Kasım ayı içerisinde Cumhuriyetin kurucusu Mustafa Kemal Atatürk’ün sonsuzluğa uğurlanışının 84. Yıldönümünün geride bırakıldığını söyleyen Gülsoy, “Milletiyle bütünleşmiş büyük devlet adamı Gazi Mustafa Kemal Atatürk’ün en büyük ideali, Türkiye’yi birlik ve beraberlik içinde, müreffeh bir ülke olarak muasır medeniyetler seviyesine çıkartmaktı. Kadim şehrimiz Kayseri’de, bu kutlu hedefe katkı vermeye inançla ve azimle devam edecektir. Büyük önder, Gazi Mustafa Kemal Atatürk’ü, silah arkadaşlarını, vatanı uğruna canlarını feda etmiş tüm şehitlerimizi; şükranla, minnetle, saygıyla ve rahmetle anıyorum. Ruhu şad olsun Kıymetli arkadaşlarım, 15 Kasım tarihinde de Kardeş Kuzey Kıbrıs Türk Cumhuriyeti’nin kuruluşunun 39. Yılını kutladık. Kıbrıs Türk halkının özgürlük mücadelesi lideri merhum Dr. Fazıl Küçük ve Kurucu Cumhurbaşkanı merhum Rauf Denktaş ile aziz şehitlerimizi rahmet ve minnet, kahraman gazilerimizi şükranla anıyorum. 24 Kasım günü kutladığımız Öğretmen Günü’nü de bu kürsüden bir kez daha kutluyorum. Öğretmenlerimiz, bizim gelecek ümidimiz, varlık köprülerimizdir” şeklinde konuştu.

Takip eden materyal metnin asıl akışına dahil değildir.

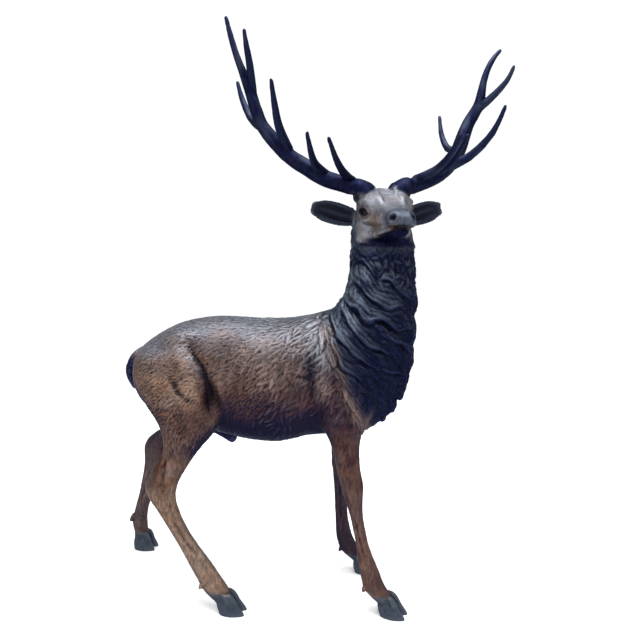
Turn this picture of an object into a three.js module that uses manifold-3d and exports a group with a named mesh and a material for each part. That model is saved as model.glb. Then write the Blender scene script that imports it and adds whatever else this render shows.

Ticaret konusunda dijital platformlarda olunması gerektiği konusuna dikkat çeken Ömer Gülsoy, “Avrupa ve ABD’de etkileri hissedilmeye başlanan küresel resesyonun ülkemize de yansımaları olacağını öngörüyoruz. Dışardaki fırtınanın bizlere yansıması mutlaka olacaktır. Şimdiden de bunu hissetmeye başladık. Girdi maliyetlerinin yükselmesi, Enerjideki yüksek fiyatlar, Finansmana erişimin zorlaşması bunlara birer örnektir. İhracatta düşen talepler karşısında nakit akışını yönetmek için yeni siparişleri kaçırmamak, müşterilerimizi ilişkilerinizi daha sıkı tutmak, hızlı teslimat, satış sonrası hizmetleri iyi vermek ve fiyat rekabetleriyle mücadele etmek gerekmektedir. Daralan kar marjıyla nakit akışını sağlamak için cirolarımızı artırmamız gerekiyor. Kısacası ciro yapmak elzem hale geldi. Daha çok çalışıp daha çok üretmeli ve daha çok satmalıyız. Yeni pazarlara ulaşmamız lazım. Bunun için de bu kürsüde her meclis toplantısında dile getirdiğimiz dijital platformlarda olmamız gerektiğini unutmamamız gerekiyor. ABD ve Avrupa gibi gelişmiş ekonomiler tek pazara bağımlılığı azaltmak ve kaynak çeşitliliğine gitmek için alternatif tedarik merkezi arayışındalar. Salgın sonrası ortaya çıkan tedarik merkezleri arayışına aday ülke biz olmalıyız. Onun içinde dijitalleşmeyi, AB Yeşil Mutabakatı ve Yeşil Dönüşümü kaçırmamamız gerekiyor. Burada iyi bir fırsat var. Bunu iyi değerlendirmeliyiz. Dijitalleşmeyle birlikte değişen ticaret kuralları yeşil ekonomi ile birlikte daha farklı bir konuma gelecektir. Bu yeni dönemde gelişmiş ülkeler ürün stantlarını değiştiriyor. Karbon ve su ayak izini ölçmek ve atık yönetimi yapmak çok önemli olacak. Büyük şirketler tedarik zincirlerini dönüştürmeye başladı. Bizim de bu değişen pazarlara yönelik hazırlık yapıyor olmamız lazım. Önümüzdeki dönem, dijital ve yeşil dönüşümün yanı sıra yeni pazarlara erişim yeni bir iş paradigmasının benimsenmesini de gerekli kılmaktadır. Tüm bunlara zamanında hazırlık yapanlar için yeni fırsatlar doğacaktır” diye konuştu.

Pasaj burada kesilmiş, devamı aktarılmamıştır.